Jakarta, JurnalBabel.com – Koordinator Kuasa Hukum Partai Gelora, Said Salahudin menilai keputusan Mahkamah Konstitusi (MK) menolak gugatan pemilu serentak sebagai keputusan yang prematur.
Padahal, kata Said, legal standing yang diajukan pihaknya sudah diterima. Kemudian pokok permohonan juga dinyatakan jelas dan tidak kabur.
“Tidak ‘nebis in idem’. Dalil dan argumentasi kami tidak ada yang dibantah. Tetapi MK menyatakan permohonan ditolak,” ujar Said dalam keterangan tertulisnya, Kamis (7/7/2022).
Said menilai putusan MK nomor 35/PUU-XX/2022 dalam perkara pengujian Pemilu Serentak yang diajukan Partai Gelora terkesan membingungkan.
Dalam putusan itu, MK menyatakan Pemohon mempunyai kedudukan hukum (legal standing) untuk mengajukan permohonan. Artinya, konstruksi subjek hukum pemohon dan kerugian konstitusional yang dibangun oleh Partai Gelora didalam permohonan dianggap sudah diterima sepenuhnya.
“Walaupun norma Pasal 167 ayat (3) dan Pasal 347 ayat (1) UU Pemilu yang mengatur mengenai Pemilu Serentak sebelumnya pernah diuji beberapa kali oleh pemohon lain, tetapi MK tegas menyatakan bahwa batu uji dan alasan konstitusional yang didalilkan Partai Gelora sangat berbeda sehingga permohonan pemohon diterima dan tidak dinyatakan ‘nebis in idem’,” kata Said.
Terlebih, kata Said, tidak ada satu pun dalil, argumentasi hukum, serta alat bukti yang diajukan Partai Gelora dimentahkan oleh MK.
“Soal argumentasi ‘original intent’ Pemilu Serentak yang didalilkan oleh pemohon tidak sesuai fakta ketika UUD 1945 diamenedemen, misalnya, sama sekali tidak dibantah oleh MK,” ujar dia.
“Tentang dalil pemohon bahwa Pemilu Serentak yang menggabungkan Pileg dan Pilpres tidak efektif dalam penguatan sistem presidensial juga tidak dibantah MK,” sambung Said.

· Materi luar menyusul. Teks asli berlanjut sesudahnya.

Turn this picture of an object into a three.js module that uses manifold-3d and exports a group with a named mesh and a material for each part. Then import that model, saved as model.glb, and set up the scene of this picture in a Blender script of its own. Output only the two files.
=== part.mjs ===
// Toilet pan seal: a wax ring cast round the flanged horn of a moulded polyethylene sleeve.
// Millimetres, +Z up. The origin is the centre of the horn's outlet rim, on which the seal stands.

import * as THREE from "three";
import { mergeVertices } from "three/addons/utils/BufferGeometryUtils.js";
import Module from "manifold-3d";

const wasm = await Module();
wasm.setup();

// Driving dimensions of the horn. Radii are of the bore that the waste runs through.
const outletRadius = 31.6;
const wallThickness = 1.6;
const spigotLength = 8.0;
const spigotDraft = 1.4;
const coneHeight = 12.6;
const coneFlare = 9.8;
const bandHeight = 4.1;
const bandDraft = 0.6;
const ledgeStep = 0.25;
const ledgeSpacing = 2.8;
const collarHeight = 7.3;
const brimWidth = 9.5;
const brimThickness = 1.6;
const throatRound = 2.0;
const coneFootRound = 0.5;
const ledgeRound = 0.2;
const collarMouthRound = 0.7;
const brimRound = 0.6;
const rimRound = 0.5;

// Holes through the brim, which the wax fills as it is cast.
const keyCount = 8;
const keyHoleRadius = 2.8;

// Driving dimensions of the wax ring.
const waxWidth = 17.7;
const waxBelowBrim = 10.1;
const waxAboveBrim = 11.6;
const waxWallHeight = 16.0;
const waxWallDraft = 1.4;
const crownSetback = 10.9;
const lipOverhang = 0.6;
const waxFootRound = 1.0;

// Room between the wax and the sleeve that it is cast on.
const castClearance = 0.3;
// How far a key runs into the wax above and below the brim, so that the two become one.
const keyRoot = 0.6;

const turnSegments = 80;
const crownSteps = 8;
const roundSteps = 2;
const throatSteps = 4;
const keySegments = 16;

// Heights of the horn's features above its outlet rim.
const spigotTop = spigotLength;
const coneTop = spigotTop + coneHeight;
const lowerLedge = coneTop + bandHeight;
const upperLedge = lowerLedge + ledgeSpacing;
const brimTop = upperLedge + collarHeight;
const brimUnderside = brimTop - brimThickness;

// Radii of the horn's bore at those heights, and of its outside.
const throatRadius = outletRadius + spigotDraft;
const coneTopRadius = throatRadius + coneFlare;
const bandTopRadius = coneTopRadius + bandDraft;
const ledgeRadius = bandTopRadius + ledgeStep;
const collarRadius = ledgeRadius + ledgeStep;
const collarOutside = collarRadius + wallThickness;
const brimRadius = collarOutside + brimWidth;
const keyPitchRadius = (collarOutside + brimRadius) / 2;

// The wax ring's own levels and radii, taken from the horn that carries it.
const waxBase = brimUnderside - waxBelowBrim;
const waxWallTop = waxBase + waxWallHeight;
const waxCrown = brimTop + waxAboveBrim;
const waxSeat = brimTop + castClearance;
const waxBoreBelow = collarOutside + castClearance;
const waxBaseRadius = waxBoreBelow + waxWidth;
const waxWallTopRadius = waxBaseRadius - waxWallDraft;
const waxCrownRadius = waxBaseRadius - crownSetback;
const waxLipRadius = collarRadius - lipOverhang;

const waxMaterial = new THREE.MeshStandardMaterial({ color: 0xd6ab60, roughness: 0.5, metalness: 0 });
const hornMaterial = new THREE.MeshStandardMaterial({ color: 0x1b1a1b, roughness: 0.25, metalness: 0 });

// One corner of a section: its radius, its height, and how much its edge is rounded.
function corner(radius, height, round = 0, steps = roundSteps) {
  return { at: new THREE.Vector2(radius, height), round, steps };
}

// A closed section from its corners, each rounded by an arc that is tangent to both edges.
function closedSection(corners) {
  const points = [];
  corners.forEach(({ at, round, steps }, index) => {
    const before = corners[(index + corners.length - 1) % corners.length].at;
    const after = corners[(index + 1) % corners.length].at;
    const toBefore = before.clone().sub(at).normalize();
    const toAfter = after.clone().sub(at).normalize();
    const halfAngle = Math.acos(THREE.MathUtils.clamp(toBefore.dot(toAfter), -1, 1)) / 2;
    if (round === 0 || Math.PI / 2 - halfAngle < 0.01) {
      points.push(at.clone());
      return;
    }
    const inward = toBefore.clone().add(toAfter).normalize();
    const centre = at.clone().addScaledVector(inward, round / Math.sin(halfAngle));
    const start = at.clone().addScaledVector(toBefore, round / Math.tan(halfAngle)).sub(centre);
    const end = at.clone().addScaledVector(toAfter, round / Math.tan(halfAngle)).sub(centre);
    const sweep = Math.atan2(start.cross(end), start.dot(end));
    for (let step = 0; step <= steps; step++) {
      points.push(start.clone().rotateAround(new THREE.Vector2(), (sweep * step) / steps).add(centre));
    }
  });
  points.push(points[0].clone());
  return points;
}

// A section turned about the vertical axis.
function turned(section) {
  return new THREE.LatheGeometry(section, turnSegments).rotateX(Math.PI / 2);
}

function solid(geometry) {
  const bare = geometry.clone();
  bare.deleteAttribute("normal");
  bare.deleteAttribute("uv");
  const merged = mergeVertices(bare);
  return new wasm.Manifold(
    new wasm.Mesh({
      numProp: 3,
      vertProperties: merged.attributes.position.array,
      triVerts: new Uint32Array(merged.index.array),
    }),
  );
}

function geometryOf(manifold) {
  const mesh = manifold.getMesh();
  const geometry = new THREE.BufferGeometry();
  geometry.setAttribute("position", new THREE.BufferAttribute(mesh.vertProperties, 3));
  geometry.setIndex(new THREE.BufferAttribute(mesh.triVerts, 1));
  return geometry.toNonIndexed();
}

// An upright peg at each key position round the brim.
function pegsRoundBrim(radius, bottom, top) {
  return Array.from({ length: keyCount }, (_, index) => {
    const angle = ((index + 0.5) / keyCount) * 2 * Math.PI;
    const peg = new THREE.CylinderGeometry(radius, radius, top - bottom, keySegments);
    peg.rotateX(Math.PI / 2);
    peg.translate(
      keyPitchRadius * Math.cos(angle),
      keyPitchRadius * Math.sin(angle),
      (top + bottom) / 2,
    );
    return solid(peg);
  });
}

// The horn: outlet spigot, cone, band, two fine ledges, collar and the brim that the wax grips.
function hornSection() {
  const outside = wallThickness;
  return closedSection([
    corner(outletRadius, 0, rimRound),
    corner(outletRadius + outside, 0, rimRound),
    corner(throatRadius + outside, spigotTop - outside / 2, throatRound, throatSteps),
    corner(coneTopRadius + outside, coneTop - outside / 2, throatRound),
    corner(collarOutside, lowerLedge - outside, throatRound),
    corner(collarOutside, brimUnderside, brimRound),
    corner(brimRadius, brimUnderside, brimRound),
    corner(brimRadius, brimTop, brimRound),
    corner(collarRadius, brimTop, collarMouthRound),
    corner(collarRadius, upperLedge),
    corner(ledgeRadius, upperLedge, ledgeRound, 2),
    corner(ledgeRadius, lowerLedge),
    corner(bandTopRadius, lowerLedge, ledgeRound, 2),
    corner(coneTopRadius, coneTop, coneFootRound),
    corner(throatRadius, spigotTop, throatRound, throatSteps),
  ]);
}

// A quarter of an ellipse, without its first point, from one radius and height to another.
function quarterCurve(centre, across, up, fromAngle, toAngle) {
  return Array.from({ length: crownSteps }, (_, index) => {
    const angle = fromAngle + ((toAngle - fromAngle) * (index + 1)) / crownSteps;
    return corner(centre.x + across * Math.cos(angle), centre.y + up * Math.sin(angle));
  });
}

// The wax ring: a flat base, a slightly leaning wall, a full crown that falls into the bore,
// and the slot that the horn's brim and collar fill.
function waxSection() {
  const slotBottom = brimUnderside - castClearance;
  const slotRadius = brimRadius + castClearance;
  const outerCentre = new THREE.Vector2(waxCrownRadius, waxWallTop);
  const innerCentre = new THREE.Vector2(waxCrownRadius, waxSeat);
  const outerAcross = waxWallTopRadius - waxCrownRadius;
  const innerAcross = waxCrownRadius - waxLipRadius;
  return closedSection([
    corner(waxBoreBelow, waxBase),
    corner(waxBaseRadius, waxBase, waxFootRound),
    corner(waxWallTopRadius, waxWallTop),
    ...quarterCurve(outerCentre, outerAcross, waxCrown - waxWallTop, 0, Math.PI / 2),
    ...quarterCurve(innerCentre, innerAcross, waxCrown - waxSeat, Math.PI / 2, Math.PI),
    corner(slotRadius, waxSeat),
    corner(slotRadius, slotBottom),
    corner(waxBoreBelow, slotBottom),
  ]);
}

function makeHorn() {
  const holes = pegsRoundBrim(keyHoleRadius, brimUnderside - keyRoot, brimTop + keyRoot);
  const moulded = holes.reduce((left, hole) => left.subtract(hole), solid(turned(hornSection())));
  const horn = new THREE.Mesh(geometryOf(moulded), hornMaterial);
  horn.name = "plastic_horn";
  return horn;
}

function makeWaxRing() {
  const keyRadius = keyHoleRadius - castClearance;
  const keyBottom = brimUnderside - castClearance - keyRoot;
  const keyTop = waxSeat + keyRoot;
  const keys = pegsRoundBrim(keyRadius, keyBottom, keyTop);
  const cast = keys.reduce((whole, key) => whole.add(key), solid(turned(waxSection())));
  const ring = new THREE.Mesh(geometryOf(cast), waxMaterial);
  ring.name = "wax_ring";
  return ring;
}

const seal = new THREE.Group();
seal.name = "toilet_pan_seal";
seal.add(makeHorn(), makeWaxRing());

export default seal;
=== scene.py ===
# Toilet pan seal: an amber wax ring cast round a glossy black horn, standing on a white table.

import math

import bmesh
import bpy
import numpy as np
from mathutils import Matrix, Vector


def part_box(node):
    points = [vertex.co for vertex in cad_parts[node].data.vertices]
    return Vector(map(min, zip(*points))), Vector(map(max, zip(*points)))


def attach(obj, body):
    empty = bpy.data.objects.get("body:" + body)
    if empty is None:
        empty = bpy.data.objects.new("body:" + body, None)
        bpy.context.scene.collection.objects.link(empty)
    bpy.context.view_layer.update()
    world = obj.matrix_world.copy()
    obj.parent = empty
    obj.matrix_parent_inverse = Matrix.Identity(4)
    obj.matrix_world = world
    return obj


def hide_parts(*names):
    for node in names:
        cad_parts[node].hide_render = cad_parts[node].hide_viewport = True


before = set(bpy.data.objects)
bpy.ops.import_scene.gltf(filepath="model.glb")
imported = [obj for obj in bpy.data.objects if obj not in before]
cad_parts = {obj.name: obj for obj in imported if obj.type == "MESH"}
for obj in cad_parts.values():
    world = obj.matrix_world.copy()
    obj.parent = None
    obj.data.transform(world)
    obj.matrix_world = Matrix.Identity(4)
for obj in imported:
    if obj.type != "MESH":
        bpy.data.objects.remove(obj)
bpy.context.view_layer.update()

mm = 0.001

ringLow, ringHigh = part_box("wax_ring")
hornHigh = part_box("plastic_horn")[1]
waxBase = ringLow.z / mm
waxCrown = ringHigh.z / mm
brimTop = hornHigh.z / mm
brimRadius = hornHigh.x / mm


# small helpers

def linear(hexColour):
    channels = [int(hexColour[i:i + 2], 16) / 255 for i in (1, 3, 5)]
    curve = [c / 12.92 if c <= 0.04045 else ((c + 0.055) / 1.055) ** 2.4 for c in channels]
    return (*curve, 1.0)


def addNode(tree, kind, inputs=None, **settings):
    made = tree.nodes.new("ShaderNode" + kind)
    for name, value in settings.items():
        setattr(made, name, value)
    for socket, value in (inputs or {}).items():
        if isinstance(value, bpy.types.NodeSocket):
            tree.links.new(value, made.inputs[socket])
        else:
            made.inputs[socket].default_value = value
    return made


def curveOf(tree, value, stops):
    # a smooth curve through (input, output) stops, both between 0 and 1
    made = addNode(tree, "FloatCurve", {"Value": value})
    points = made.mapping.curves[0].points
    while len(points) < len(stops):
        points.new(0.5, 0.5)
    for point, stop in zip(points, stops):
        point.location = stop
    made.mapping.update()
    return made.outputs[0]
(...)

Said menyimpulkan, secara tidak langsung MK mengakui bahwa berkaca dari hasil Pemilu 2019, tujuan dari Pemilu Serentak yang dimaksudkan untuk memperkuat sistem presidensial ternyata memang tidak terbukti.

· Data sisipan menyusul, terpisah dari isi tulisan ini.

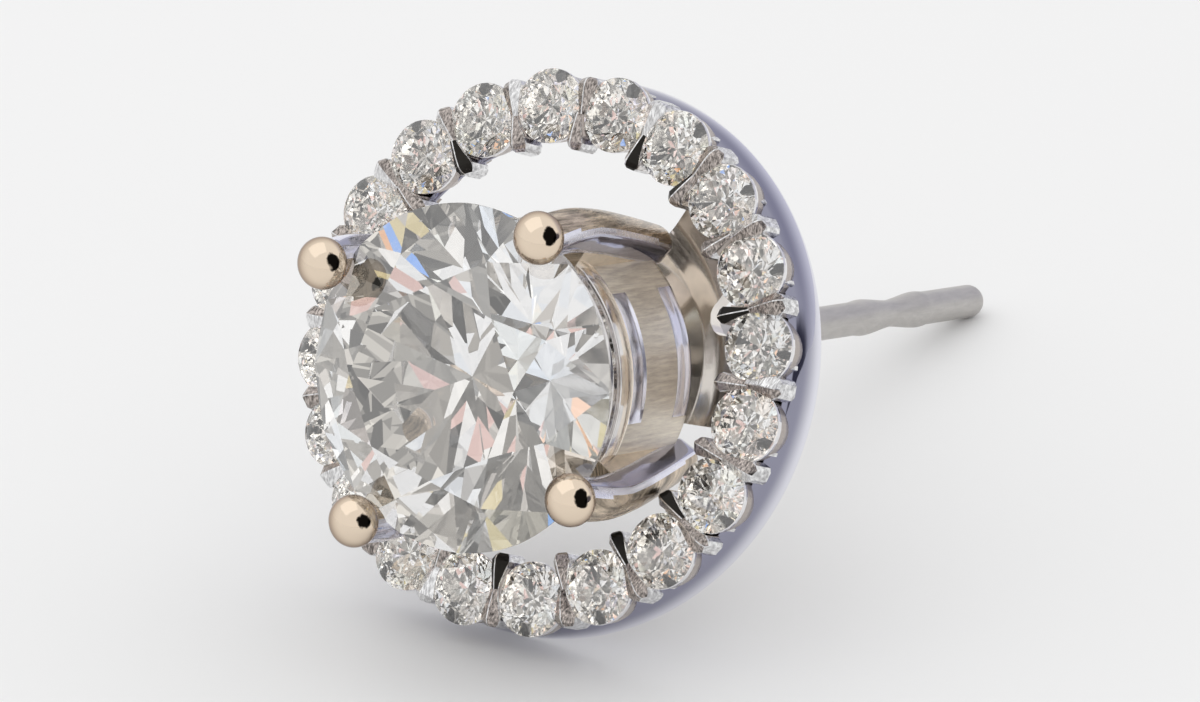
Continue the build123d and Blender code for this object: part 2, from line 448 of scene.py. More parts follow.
def metal(name, colour, low, high, scale=3.0, stretch=1.0, bump=0.0, grain=False, shade=0.0, edge_shade=None,
          dark_reflection_side=None, lip_shade_colour=None):
    """A polished or brushed metal.

    grain reads the piece's own grain map, in millimetres. shade is how far the marks darken and lighten
    the colour. The edge shade colour tints the edges as painted shade. The dark reflection side is the side
    that carries a small painted dark reflection. The lip shade colour is painted shade under the lip of a
    piece that has one.
    """
    if name in bpy.data.materials:
        return bpy.data.materials[name]
    material, tree, shader = new_material(name)
    shader.inputs["Metallic"].default_value = 1.0
    base = (*colour, 1)
    shader.inputs["Base Color"].default_value = base
    shown = base
    link = tree.links.new
    if grain:
        place = node(tree, "ShaderNodeUVMap", uv_map="Grain").outputs[0]
    else:
        spot = node(tree, "ShaderNodeTexCoord")
        size = node(tree, "ShaderNodeVectorMath", operation="SCALE")
        size.inputs["Scale"].default_value = 1 / MM
        link(spot.outputs["Object"], size.inputs[0])
        place = size.outputs[0]
    polish = node(tree, "ShaderNodeGroup", node_tree=polish_group(), in_Scale=scale, in_Stretch=stretch,
                  in_Low=low, in_High=high)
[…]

“Masalahnya kemudian, pada ujungnya MK menyatakan permohonan ditolak. Ini jadi kebingungan kami yang pertama. Semua dalil dan argumentasi tidak dibantah, tetapi permohonan dinyatakan ditolak,” ucap dia.

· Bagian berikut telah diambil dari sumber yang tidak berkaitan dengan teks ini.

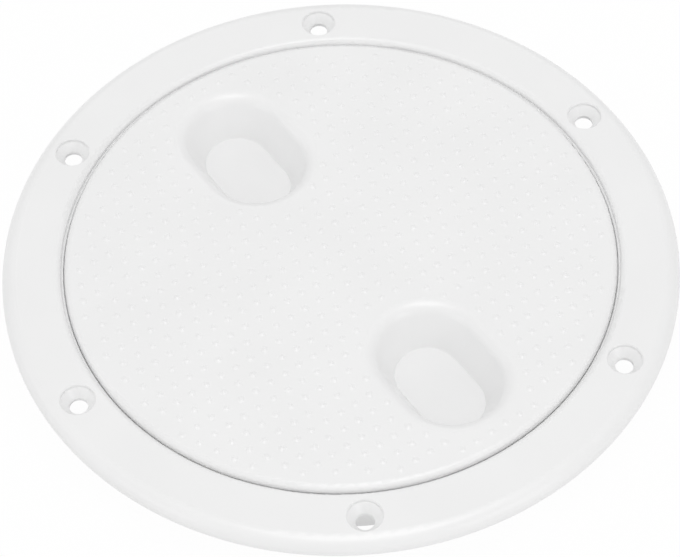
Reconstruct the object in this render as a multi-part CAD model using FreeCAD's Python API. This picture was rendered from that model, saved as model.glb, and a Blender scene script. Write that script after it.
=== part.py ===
import FreeCAD, Part
import math
import os

from FreeCAD import Vector

# A screw-out deck inspection plate of moulded plastic, in millimetres.
#
# It has three pieces. The ring is a flange with a threaded collar, and is screwed down over a round
# cut-out in the deck. The cover screws out of the ring by its two finger recesses. A rubber O-ring
# on the cover's neck seals the two.
#
# The deck's surface is the plane z = 0, with the flange above it and the collar below it. The plate's
# axis is Z, and the two finger recesses lie on X. The cover is modelled fully screwed in.

# Cover: a disc with a thin rim, a neck for the O-ring and a threaded skirt, sunk just under the flange's top
cover_r = 81.6
cover_edge_fillet = 2.0
cover_sink = 0.3
rim_t = 2.8
web_t = 2.8
neck_overlap = 0.6
skirt_wall = 2.4
skirt_below_recess = 2.0
skirt_edge_chamfer = 0.5
skirt_root_chamfer = 0.8

# Finger recesses of the cover, each a drafted pocket with a stadium-shaped floor
recess_depth = 12.9
recess_floor_r = 9.8
recess_straight = 11.5
recess_draft = math.radians(25.0)
recess_mouth_fillet = 4.6
recess_floor_fillet = 0.3
recess_wall = 2.2
recess_floor_t = 2.5
recess_skirt_gap = 1.65

# Ribs and hub under the cover
rib_bars = 4
rib_t = 1.8
rib_depth = 5.0
hub_r = 12.0

# O-ring, as it lies squeezed between the cover's rim and the ring's ledge
seal_d = 3.0
seal_height = 2.5
seal_seat_gap = 0.08
seal_bore_gap = 0.24
seal_neck_gap = 0.15

# Thread: one ridge on the cover's skirt and one in the ring's tube, both of the same trapezoid section
thread_pitch = 4.5
thread_height = 1.6
thread_crest_w = 1.2
thread_root_w = 2.2
thread_radial_gap = 0.4
thread_flank_gap = 0.35
thread_head = 3.0
thread_sink = 0.4
cover_thread_foot = 1.25
ring_thread_foot = 4.1

# Collar of the ring: a shallow gutter round the cover, a seat for its rim with a shoulder that the rim
# stops on, a ledge under the O-ring, and the threaded tube
cover_gap = 0.9
gutter_depth = 2.3
gutter_chamfer = 0.2
rim_gap = 0.25
shoulder_lap = 0.6
shoulder_gap = 0.3
shoulder_chamfer = 0.3
neck_gap = 0.6
mouth_fillet = 1.8
seat_wall = 2.4
ledge_wall = 2.6
ledge_chamfer = 0.4
tube_wall = 2.8
tube_below_skirt = 5.0
collar_edge_chamfer = 0.7

# Flange of the ring
flange_t = 5.4
flange_edge_fillet = 4.3
flange_foot_chamfer = 0.4

# Screw holes of the flange, counterbored and then countersunk, from the collar out to the flange's edge
hole_count = 6
hole_r = 2.7
countersink_r = 5.0
countersink_angle = math.radians(90.0)
counterbore_depth = 1.2
counterbore_chamfer = 0.3
hole_from_collar = 5.4
hole_to_edge = 9.7
hole_first_angle = 28.7

# Relief for the sealant in the flange's underside, inside the rim that rests on the deck
relief_depth = 0.8
relief_rim = 3.0

# Radii, from the cover's rim inwards
seal_bore_r = cover_r - shoulder_lap
seal_w = seal_height + (math.pi / 4) * (seal_d ** 2 - seal_height ** 2) / seal_height
seal_inner_r = seal_bore_r - seal_bore_gap - seal_w
neck_r = seal_inner_r - seal_neck_gap
tube_bore_r = neck_r + neck_gap
cover_crest_r = tube_bore_r - thread_radial_gap
skirt_r = cover_crest_r - thread_height
skirt_bore_r = skirt_r - skirt_wall
ring_crest_r = tube_bore_r - thread_height

# Radii, from the cover's rim outwards
seat_r = cover_r + rim_gap
mouth_r = cover_r + cover_gap
collar_r = mouth_r + seat_wall
tube_r = tube_bore_r + tube_wall
hole_circle_r = collar_r + hole_from_collar
flange_r = hole_circle_r + hole_to_edge

# Heights
top_z = flange_t
gutter_z = top_z - gutter_depth
cover_top_z = top_z - cover_sink
rim_z = cover_top_z - rim_t
web_z = cover_top_z - web_t
shoulder_z = rim_z - shoulder_gap
ledge_z = rim_z - seal_height - 2 * seal_seat_gap
neck_z = ledge_z - neck_overlap
recess_floor_z = cover_top_z - recess_depth
recess_foot_z = recess_floor_z - recess_floor_t
skirt_z = recess_foot_z - skirt_below_recess
tube_z = skirt_z - tube_below_skirt
thread_top_z = ledge_z - thread_head
cover_thread_z = skirt_z + cover_thread_foot
ring_thread_z = tube_z + ring_thread_foot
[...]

Kemudian, kebingungan yang kedua muncul ketika MK menegaskan gugatan tersebut belum memiliki alasan kuat. Alasannya, kondisi yang secara fundamental berbeda bagi MK belum terlihat untuk menggeser pandangannya memisahkan kembali pelaksanaan Pileg dan Pilpres.
“Persoalannya, dalam putusan itu MK sama sekali tidak menjelaskan tentang apa yang dimaksud dengan ‘kondisi yang secara fundamental berbeda’. Mestinya hal itu diuraikan. Harus jelas parameternya apa,” kata Said.
Oleh sebab itu Partai Gelora menilai, MK dalam mengumpulkan gugatan tersebut justru terkesan prematur.
“Nah, saya melihat dalam memutus perkara ini MK prematur membuat kesimpulan. Sebab, tanpa pernah memberikan kesempatan kepada Partai Gelora untuk menghadirkan Saksi dan Ahli, para Hakim Konstitusi sudah langsung memutus perkara,” jelas Said.
“Padahal, jika kami diberi kesempatan menghadirkan Saksi dan Ahli, boleh jadi kondisi yang secara fundamental berbeda sebagaimana dimaksudkan oleh MK akan dapat terjawab,” lanjut dia.